The echo scene of the police coming to talk to Robert in 1910 Paris and later Harry in present day America is great because we know the outcome of the Robert scene and fear that this will be the outcome for Harry as well. Things like this work in any genre and create suspense and dread... at no cost.
Henry Daniell was in five episode of THRILLER and is one of those great hambone British actors who just stole every second he was on screen. No one could be as deliciously evil as Daniell. He was an excellent Professor Moriarty in the Universal Sherlock Holmes movies and costarred with Karloff in THE BODY SNATCHER in 1945.

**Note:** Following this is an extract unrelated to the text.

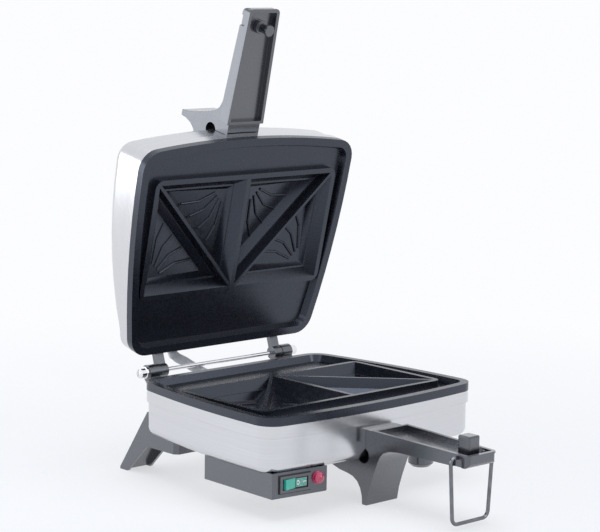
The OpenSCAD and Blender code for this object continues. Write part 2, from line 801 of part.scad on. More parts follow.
// Handle moulding: channel, foot or fin, and the arm that seats on the shell
front_edge = [[-50, -32], [-44, -33.9], [-33, -35.2], [-27, -37.6], [-23, -41.6], [-20, -47.5],
    [-14.5, -62], [-10.6, -74], [foot_y, -foot_h]];
rear_edge = [[foot_rear_y, -foot_h], [-3, -78], [-0.8, -71.5], [2.8, -66.6], [8, -63.4], [14, -61.9],
    [24, -60.5], [58, -50.5]];
foot_profile = concat([[-8, -root_rim_z - 1], [-30, -root_rim_z - 1.5]], front_edge, rear_edge,
    [[58, -40], [-2, -40], [-2, -root_rim_z - 1]]);
foot_hollow = [[foot_rear_y - 0.2, -foot_h - 1], [-6.6, -74], [-10.8, -61], [-14.6, -50.5],
    [60, -50.5], [60, -foot_h - 1]];

// Channel: its plan and its side profile, drawn smaller by an inset for the trough
tip_corner_r = 3.6;
lip_h = 1.6;
tip_edge_r = 4;
root_y = -16;

function channel_plan(inset) =
    let (r = max(tip_corner_r - inset, 0.8), c = [tip_half_w - inset - r, inset + r - handle_reach])
    concat(
        [[root_half_w - inset, root_y - max(inset, 0)]],
        arc(c, r, 0, -90, 6),
        arc([-c[0], c[1]], r, -90, -180, 6),
        [[inset - root_half_w, root_y - max(inset, 0)]]);

module channel(inset, profile) {
    intersection() {
        translate([0, 0, -60]) linear_extrude(60) polygon(channel_plan(inset));
        across(-40, 40, profile);
    }
}

module handle_blank() {
    w = foot_half_w;
    t = handle_wall;
    difference() {
        union() {
            channel(0, concat([[root_y, -root_rim_z], [-handle_reach, -tip_rim_z]],
                arc([tip_edge_r - handle_reach, tip_edge_r - channel_z], tip_edge_r, 180, 270, 5),
                [[root_y, -channel_z]]));
            channel(-lip_w, [[root_y, -root_rim_z], [-handle_reach - lip_w, -tip_rim_z],
                [-handle_reach - lip_w, -tip_rim_z - lip_h], [root_y, -root_rim_z - lip_h]]);
            across(-w, w, foot_profile);
        }
        across(t - w, w - t, foot_hollow);
        channel(t, [[root_y, -1], [-handle_reach, -1], [-handle_reach, tray_low],
            [tray_flat_y, tray_low], [root_y, -root_rim_z - tray_depth]]);
        translate([-w - 1, -4, tub_low + 3]) rotate([0, 90, 0]) cylinder(h = 2 * w + 2, r = 6.5);
        for (s = [-1, 1]) {
            translate([s * tip_half_w, pivot_y, -channel_z]) cube([2.4, 9, 11], center = true);
        }
    }
}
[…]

Marion Ross, Mrs. Cunningham from HAPPY DAYS, is a that young wholesome woman you’d take home to the parents and marry. She’s young and attractive, but not in an overt sexual way. This totally works for the story, because it’s one thing for Cagliostro to rape and murder some slutty bar girl, but much more shocking if it’s the super nice virgin. I realize that’s just plain wrong to say: it’s awful either way. But the in visual shorthand it’s one thing to kill a growling pittbull and another to kill a cute puppy. Yeah, both are dead dogs, but audience’s make value judgements and sometimes we use those value judgements for dramatic purposes.
Lloyd Bochner is one of those actors who are *everywhere*. The year after this he would be on TWILIGHT ZONE in Richard Matheson’s TO SERVE MAN, and he’s *everywhere*. He’s in my favorite film POINT BLANK, he’s a villain on THE WILD WILD WEST, he’s on both THE MAN and THE GIRL FROM UNCLE, he’s on HOAGN’S HEROES and IT TAKES A THIEF, he’s on MISSION IMPOSSIBLE and COLUMBO. He has 202 show credits on IMDB and some of those are TV shows where he was a recurring character, so it’s *hundreds* of total credits! This is a guy who could play heroes and villains and everything in between. This is his only THRILLER episode, and TO SERVE MAN was his only TWILIGHT ZONE episode, but he is memorable in both.
Though this episode isn’t as scary as some of the other horror eps, it has a creepy idea that sticks with you. What if someone could take your body for a joyride?